手術によって死亡したとして損害賠償を求められた事案

  • クリニック

あるペットに手術をしたところ、買主から、術後体調が悪くなり、退院後に亡くなったので、医療過誤があったのではないかという連絡が入りました。どうしていくのがいいのかという、相談がありました。

解決までの道筋

さて、医療過誤か否かという問題について、基本的な考え方をご説明いたします。

獣医師に対して、ペットの治療を依頼するというのは、買主と獣医師との間で診療契約が締結されたということになります。診療契約は、請負契約ではなく準委任契約です。請負契約と準委任契約の違いどこにあるかと申しますと、請負契約でもっともポピュラーなもので考えてもらえると分かりやすいと思うのですが、建築工事ですね。こんな家を建ててほしいというのは請負契約です。ある設計に基づいてそのとおりに建ててねという契約であり、建築工事の請負人は、設計とおりに建築して、報酬を請求することになります。請負契約において、報酬請求にあたり、仕事の完成という要件があります。しかし、診療契約といった準委任契約において、必ずしも依頼した仕事が完成すること(完治させる、手術を成功させる)を約することはできません。つまり、準委任契約では、一定の事務処理等の行為を行うことを約する契約です。
ですから、本件において、買主と獣医師の間でなされた診療契約とは、病気の治療の行為をする約束をしたということになります。

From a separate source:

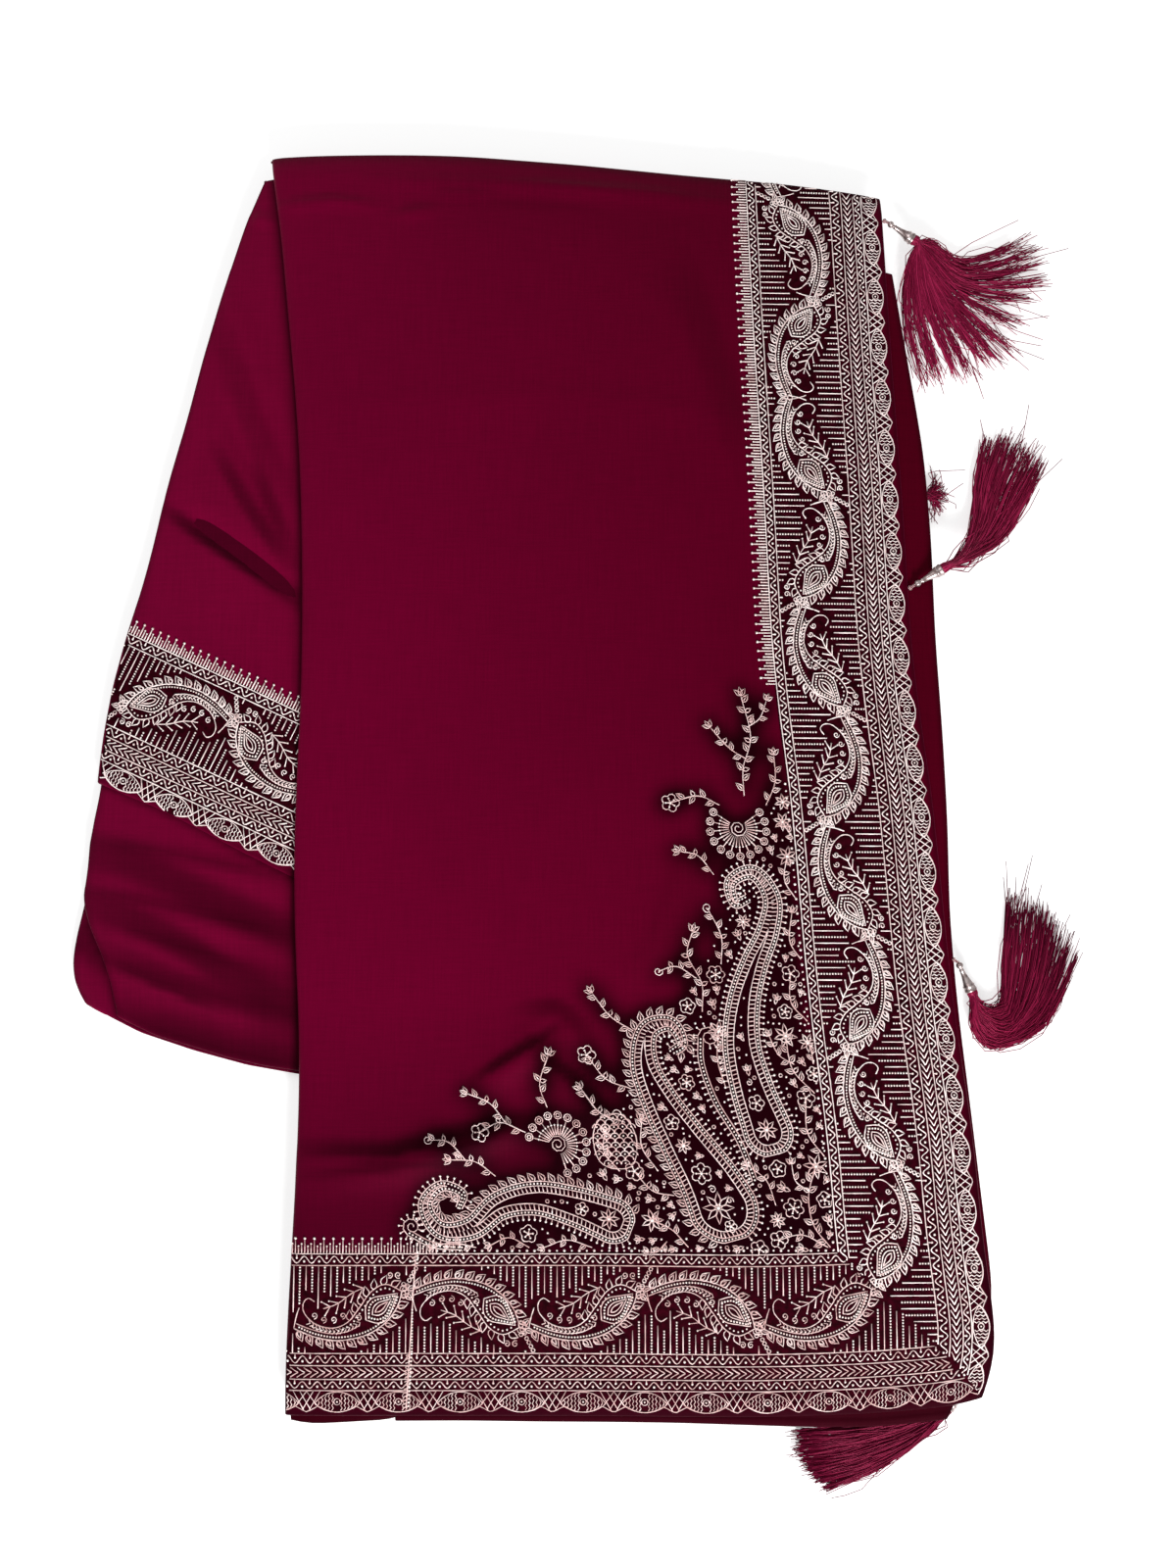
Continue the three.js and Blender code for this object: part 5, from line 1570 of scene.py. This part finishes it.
# What fills the corner between its sprays: how far its core runs, how close the places that are
# tried lie, the largest motif, and what stays clear around it. Then the room that each kind takes.
FILL = {"across": 150.0, "up": 214.0, "power": 0.8, "pitch": 2.7, "largest": 8.5, "clear": 1.1}
FILL_ROOMS = (6.4, 4.2, 2.8, 1.7)


def in_fill(x, y):
    """Whether a place is in the core of the corner work, where nothing is left bare."""
    return (x / FILL["across"]) ** FILL["power"] + (y / FILL["up"]) ** FILL["power"] < 1


def fill_motif(work, at, room, rank):
    """A twig, a bloom, a bud or a knot, by how much room there is."""
    heading = math.degrees(math.atan2(at[1] * 0.7, at[0])) + RANDOM.uniform(-50, 50)
    way = polar(math.radians(heading))
    side = left_of(way)
    reach = min(room, FILL["largest"]) - FILL["clear"]
    if rank == 0:
        stem = [at - way * reach, at + side * reach * RANDOM.uniform(-0.3, 0.3), at + way * reach * 0.5]
        work.spray(stem, 3.0, 3.2, ("star", "flower", "bud")[RANDOM.integers(3)])
    elif rank == 1 and RANDOM.uniform() < 0.6:
        work.flower(at, reach, int(RANDOM.integers(5, 7)), heading)
    elif rank == 1:
        work.star(at, reach, int(RANDOM.integers(6, 9)), heading)
    elif rank == 2:
        for lean in (-46, 0, 46, 180):
            work.leaf(at, heading + lean, reach * (1.1 if lean != 180 else 0.9), reach * 0.55, vein=False)
    elif RANDOM.uniform() < 0.35:
        work.ring(at, 0.75, 6)
    else:
        work.dot(at, 0.5)


def fill(work):
    """Motifs in the bare places of the core, the largest first."""
    pitch = FILL["pitch"]
    marks = np.concatenate([along(line, 1.0)[0] for line in work.lines] + [np.array(work.dots)[:, :2]])
    spots = [
        (x, y)
        for x in np.arange(3, FILL["across"], pitch) for y in np.arange(3, FILL["up"], pitch)
        if in_fill(x, y)
    ]
    spots = np.array(spots) + RANDOM.uniform(-0.8, 0.8, (len(spots), 2))
    for rank, least in enumerate(FILL_ROOMS):
        for spot in spots:
            room = np.hypot(*(marks - spot).T).min()
            if room < least:
                continue
            before = len(work.lines)
            fill_motif(work, spot, room, rank)
            added = [along(line, 1.0)[0] for line in work.lines[before:]]
            marks = np.concatenate([marks, *added, spot[None]])


# The sprays of the corner: their stem's places, the size of their leaves, and what ends them.
SPRAYS = [
    ([(20, 192), (19, 204), (14, 218), (16, 236)], 4.2, "bud"),
    ([(17, 208), (24, 213), (31, 222)], 3.8, "bud"),
    ([(31, 188), (40, 192), (52, 189)], 4.0, "flower"),
    ([(11, 188), (6, 198), (5, 210)], 3.8, "bud"),
    ([(15, 222), (9, 226), (5, 234)], 3.4, "bud"),
    ([(46, 100), (45, 112), (50, 124), (47, 134)], 4.0, "bud"),
    ([(47, 114), (55, 119), (63, 117)], 3.6, "curl"),
    ([(76, 92), (85, 98), (92, 108)], 3.8, "bud"),
    ([(80, 68), (90, 72), (97, 82)], 4.0, "flower"),
    ([(84, 54), (94, 58), (101, 68)], 3.8, "bud"),
    ([(116, 60), (118, 70), (113, 82)], 4.0, "bud"),
    ([(126, 50), (136, 54), (145, 50)], 3.8, "flower"),
    ([(134, 54), (140, 62), (149, 66)], 3.6, "bud"),
    ([(140, 32), (148, 38), (158, 39)], 3.8, "bud"),
    ([(152, 39), (158, 46), (167, 47)], 3.4, "curl"),
    ([(3, 3), (9, 12), (10, 24), (6, 36)], 4.2, "star"),
    ([(4, 3), (14, 8), (24, 6)], 3.8, "flower"),
    ([(10, 26), (15, 30), (16, 37)], 3.4, "bud"),
    ([(2, 40), (8, 50), (7, 64)], 4.0, "flower"),
    ([(3, 66), (11, 76), (12, 90)], 4.0, "star"),
    ([(10, 78), (16, 82), (19, 90)], 3.4, "bud"),
    ([(2, 96), (8, 104), (7, 116)], 3.8, "flower"),
    ([(2, 122), (6, 130), (4, 142)], 3.6, "bud"),
    ([(2, 148), (6, 156), (4, 166)], 3.6, "star"),
    ([(62, 3), (68, 10), (76, 14)], 3.8, "star"),
    ([(66, 24), (75, 26), (82, 34)], 4.0, "flower"),
    ([(72, 34), (78, 44), (77, 55)], 3.8, "bud"),
    ([(102, 3), (112, 6), (122, 3)], 3.4, "bud"),
    ([(128, 3), (136, 7), (144, 4)], 3.4, "bud"),
    ([(150, 3), (160, 5), (168, 3)], 3.2, "bud"),
    ([(40, 68), (42, 80), (40, 92)], 3.6, "star"),
    ([(36, 120), (35, 132), (40, 144)], 3.8, "curl"),
    ([(88, 34), (94, 42), (93, 50)], 3.6, "bud"),
    ([(24, 20), (27, 30), (34, 36)], 3.6, "bud"),
    ([(36, 158), (42, 166), (50, 168)], 3.6, "bud"),
]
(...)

本件において、治療行為として手術をなされたことになります。では、医療過誤といえる場合とはどういう場合をいうのでしょうか。
結論を申しますと、手術を行うにあたって、獣医師が善管注意義務を果たしたか否かということになります。そして、善管注意義務を果たしたか否かを判断する基準ですが、そのペットの状況・病状を考慮して、一般的な獣医師であればどのような診療をするのかを基準として、今回の治療行為がかかる基準を超えているか否かということになります。

解決のポイント

一般的な獣医師が基準!

実際に治療行為を行った獣医師を基準にするのではなく、一般的な獣医師を基準とすることがポイントです。なお、原則としてであって、絶対的な基準ではありません。

ですから、スーパードクターに依頼して、スーパードクターが過失による凡ミスをしてしまったとしましょう。その凡ミスが、スーパードクターにとって凡ミスであっても、一般的なドクターであれば、凡ミスといえるミスではなく、善管注意義務を果たしたといえる場合があるということです。

えっと思われる方もおられるかもしれません。しかし、かかる基準は妥当といえます。スーパードクターほど重い善管注意義務を負うということになると、技術向上を一生懸命されたドクターほど、ミスが許されないということになり、不当な結果となります。もちろん、スーパードクターは高い技術を求められ、それに応えてくれるだろうという事実上の期待は存在します。しかし、債務不履行として損害賠償責任を負わせるというのは妥当ではないということです。

医療過誤といえる事案は少ない!

医療過誤といえる事案、善管注意義務を果たしていなかったといえる事案は、そう多くありません。さらに、そもそも善管注意義務に反していたことを立証するのは容易ではありません。裁判官は、医師ではありませんから、理解してもらうのも一苦労です。医療過誤ではないといっても、買主に対する対応は大きな問題です。

最近では、ネット上の口コミが大きな影響を与えるようになりました。医療過誤云々の前に、買主対応が重要です。本件では、詳細を記載することが出来ませんが、お話し合いでご理解いただくことが出来ました。